- _Task requirements_: In full and without alteration, repeat the material.

- _Raw data_:
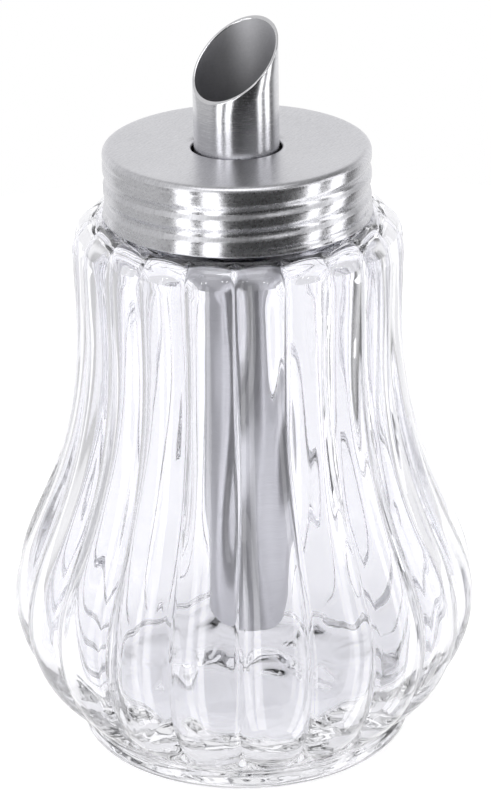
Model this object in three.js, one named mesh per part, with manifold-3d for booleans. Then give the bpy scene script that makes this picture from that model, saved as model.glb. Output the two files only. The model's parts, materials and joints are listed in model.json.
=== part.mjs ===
// Sugar dispenser: a fluted glass jar, a steel screw cap with a rolled thread, and a steel dosing
// tube that stands in a plastic seat under the cap. Millimetres, +Z up. The origin is the centre of
// the resting ring under the jar. One flute valley faces -Y.
import * as THREE from "three";
import { mergeVertices } from "three/addons/utils/BufferGeometryUtils.js";
import Module from "manifold-3d";

const wasm = await Module();
wasm.setup();

// Driving dimensions
const TURN = 2 * Math.PI;
const CLEARANCE = 0.3;

const FLUTES = 20;
const FACETS_PER_FLUTE = 4;
const FLUTE_DEPTH_BULB = 1.9;
const FLUTE_DEPTH_WAIST = 1.5;
const FLUTE_DEPTH_INSIDE = 2;
const FLUTES_FULL_ABOVE_FOOT = 5;
const FLUTES_START_ON_SHOULDER = 25.5;
const FLUTES_FULL_ON_SHOULDER = 29.5;
const FLUTES_INSIDE_FROM = 12.4;
const FLUTES_INSIDE_FULL_AT = 26;

const FOOT_RADIUS = 32.7;
const FOOT_HEIGHT = 4.4;
const FOOT_CREASE = 0.5;
const FOOT_ROUNDING = 2.1;
const RESTING_RING_INNER = 23;
const RESTING_RING_OUTER = 30.6;
const KICK_UP = 1.6;
const KICK_UP_SLOPE = 4;

const BULB_RADIUS = 45.5;
const BULB_HEIGHT = 29;
const WAIST_RADIUS = 31.2;
const WAIST_HEIGHT = 88;
const SHOULDER_RADIUS = 31.5;
const SHOULDER_HEIGHT = 106.4;
const SHOULDER_ACROSS = 5.5;
const SHOULDER_DROP = 6;
const SHOULDER_WALL = 1.6;
const SHOULDER_ROUNDING_INSIDE = 2.2;
const WALL = 2.6;
const FLOOR_HEIGHT = 8.4;
const FLOOR_RADIUS = 20;

// Control points of the jar's curves: how the outside and the inside swell between foot and waist
const UNDER_BULB = { radius: 39.6, height: 9.6 };
const BULB_SWELL_FROM = 18.5;
const BULB_SWELL_TO = 43;
const WAIST_BENDS_AT = 52;
const UNDER_BULB_INSIDE = { radius: 36, height: 8.6 };
const BULB_SWELL_FROM_INSIDE = 19;
const BULB_SWELL_TO_INSIDE = 43.5;
const WAIST_BENDS_AT_INSIDE = 53.5;

const NECK_RADIUS = 22.7;
const NECK_FILLET = 1;
const BORE_FLARE = 2.5;
const BORE_RADIUS = 20.2;
const RIM_HEIGHT = 116.8;
const RIM_ROUNDING = 0.6;

const PITCH = 4.2;
const THREAD_HEIGHT = 0.8;
const THREAD_WIDTH = 2.4;
const THREAD_FIRST = 108.2;
const THREAD_LAST = 115.8;

const CAP_BASE = 106.8;
const CAP_TOP = 120;
const CAP_SHEET = 0.5;
const CAP_BAND_RADIUS = 25.2;
const CAP_HEM_RADIUS = 25.5;
const CAP_HEM_HEIGHT = 3;
const CAP_EDGE_ROUNDING = 1.5;
const CAP_HOLE_RADIUS = 8.9;
const CAP_LIP_DEPTH = 0.9;
const CAP_FACETS = 48;
const SKIRT_STEPS = 11;
const GROOVE_DEPTH = 0.6;
const GROOVE_WIDTH = 3.2;
const GROOVE_AT_ZERO = 112.05;
const GROOVE_FADE = 1.1;

const SEAL_THICKNESS = 0.8;
const SEAT_FLANGE_THICKNESS = 1;
const SEAT_FLANGE_RADIUS = 22.6;
const SEAT_PLUG_RADIUS = 19.6;
const SEAT_PLUG_DEPTH = 3;
const SEAT_WALL = 1.3;
const SEAT_POCKET_RADIUS = 11.8;
const SEAT_POCKET_DEPTH = 3.6;
const SEAT_SLEEVE_LENGTH = 4;

const TUBE_RADIUS = 8;
const TUBE_WALL = 0.5;
const TUBE_BOTTOM = 21.5;
const TUBE_CUT_HEIGHT = 136.38;
const TUBE_CUT_ANGLE = THREE.MathUtils.degToRad(38.8);
const SPOUT_DIRECTION = THREE.MathUtils.degToRad(52.9);
const COLLAR_RADIUS = 11.3;
const COLLAR_THICKNESS = 1.2;
const ROUND_FACETS = 40;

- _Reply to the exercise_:
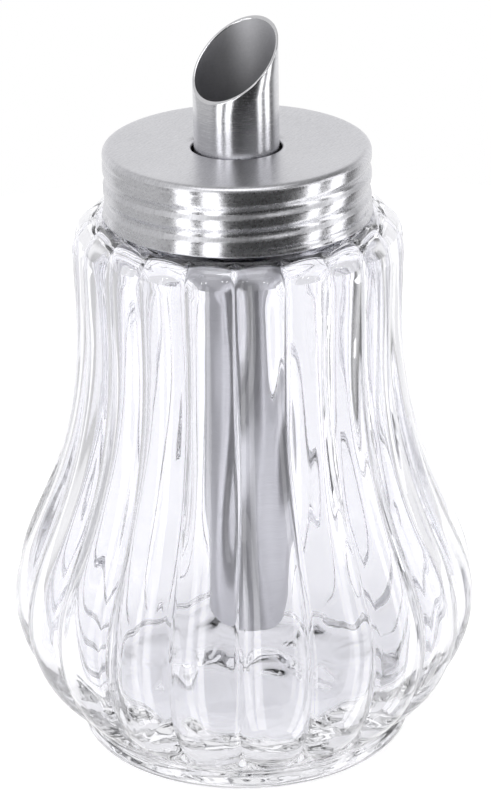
Model this object in three.js, one named mesh per part, with manifold-3d for booleans. Then give the bpy scene script that makes this picture from that model, saved as model.glb. Output the two files only. The model's parts, materials and joints are listed in model.json.
=== part.mjs ===
// Sugar dispenser: a fluted glass jar, a steel screw cap with a rolled thread, and a steel dosing
// tube that stands in a plastic seat under the cap. Millimetres, +Z up. The origin is the centre of
// the resting ring under the jar. One flute valley faces -Y.
import * as THREE from "three";
import { mergeVertices } from "three/addons/utils/BufferGeometryUtils.js";
import Module from "manifold-3d";

const wasm = await Module();
wasm.setup();

// Driving dimensions
const TURN = 2 * Math.PI;
const CLEARANCE = 0.3;

const FLUTES = 20;
const FACETS_PER_FLUTE = 4;
const FLUTE_DEPTH_BULB = 1.9;
const FLUTE_DEPTH_WAIST = 1.5;
const FLUTE_DEPTH_INSIDE = 2;
const FLUTES_FULL_ABOVE_FOOT = 5;
const FLUTES_START_ON_SHOULDER = 25.5;
const FLUTES_FULL_ON_SHOULDER = 29.5;
const FLUTES_INSIDE_FROM = 12.4;
const FLUTES_INSIDE_FULL_AT = 26;

const FOOT_RADIUS = 32.7;
const FOOT_HEIGHT = 4.4;
const FOOT_CREASE = 0.5;
const FOOT_ROUNDING = 2.1;
const RESTING_RING_INNER = 23;
const RESTING_RING_OUTER = 30.6;
const KICK_UP = 1.6;
const KICK_UP_SLOPE = 4;

const BULB_RADIUS = 45.5;
const BULB_HEIGHT = 29;
const WAIST_RADIUS = 31.2;
const WAIST_HEIGHT = 88;
const SHOULDER_RADIUS = 31.5;
const SHOULDER_HEIGHT = 106.4;
const SHOULDER_ACROSS = 5.5;
const SHOULDER_DROP = 6;
const SHOULDER_WALL = 1.6;
const SHOULDER_ROUNDING_INSIDE = 2.2;
const WALL = 2.6;
const FLOOR_HEIGHT = 8.4;
const FLOOR_RADIUS = 20;

// Control points of the jar's curves: how the outside and the inside swell between foot and waist
const UNDER_BULB = { radius: 39.6, height: 9.6 };
const BULB_SWELL_FROM = 18.5;
const BULB_SWELL_TO = 43;
const WAIST_BENDS_AT = 52;
const UNDER_BULB_INSIDE = { radius: 36, height: 8.6 };
const BULB_SWELL_FROM_INSIDE = 19;
const BULB_SWELL_TO_INSIDE = 43.5;
const WAIST_BENDS_AT_INSIDE = 53.5;

const NECK_RADIUS = 22.7;
const NECK_FILLET = 1;
const BORE_FLARE = 2.5;
const BORE_RADIUS = 20.2;
const RIM_HEIGHT = 116.8;
const RIM_ROUNDING = 0.6;

const PITCH = 4.2;
const THREAD_HEIGHT = 0.8;
const THREAD_WIDTH = 2.4;
const THREAD_FIRST = 108.2;
const THREAD_LAST = 115.8;

const CAP_BASE = 106.8;
const CAP_TOP = 120;
const CAP_SHEET = 0.5;
const CAP_BAND_RADIUS = 25.2;
const CAP_HEM_RADIUS = 25.5;
const CAP_HEM_HEIGHT = 3;
const CAP_EDGE_ROUNDING = 1.5;
const CAP_HOLE_RADIUS = 8.9;
const CAP_LIP_DEPTH = 0.9;
const CAP_FACETS = 48;
const SKIRT_STEPS = 11;
const GROOVE_DEPTH = 0.6;
const GROOVE_WIDTH = 3.2;
const GROOVE_AT_ZERO = 112.05;
const GROOVE_FADE = 1.1;

const SEAL_THICKNESS = 0.8;
const SEAT_FLANGE_THICKNESS = 1;
const SEAT_FLANGE_RADIUS = 22.6;
const SEAT_PLUG_RADIUS = 19.6;
const SEAT_PLUG_DEPTH = 3;
const SEAT_WALL = 1.3;
const SEAT_POCKET_RADIUS = 11.8;
const SEAT_POCKET_DEPTH = 3.6;
const SEAT_SLEEVE_LENGTH = 4;

const TUBE_RADIUS = 8;
const TUBE_WALL = 0.5;
const TUBE_BOTTOM = 21.5;
const TUBE_CUT_HEIGHT = 136.38;
const TUBE_CUT_ANGLE = THREE.MathUtils.degToRad(38.8);
const SPOUT_DIRECTION = THREE.MathUtils.degToRad(52.9);
const COLLAR_RADIUS = 11.3;
const COLLAR_THICKNESS = 1.2;
const ROUND_FACETS = 40;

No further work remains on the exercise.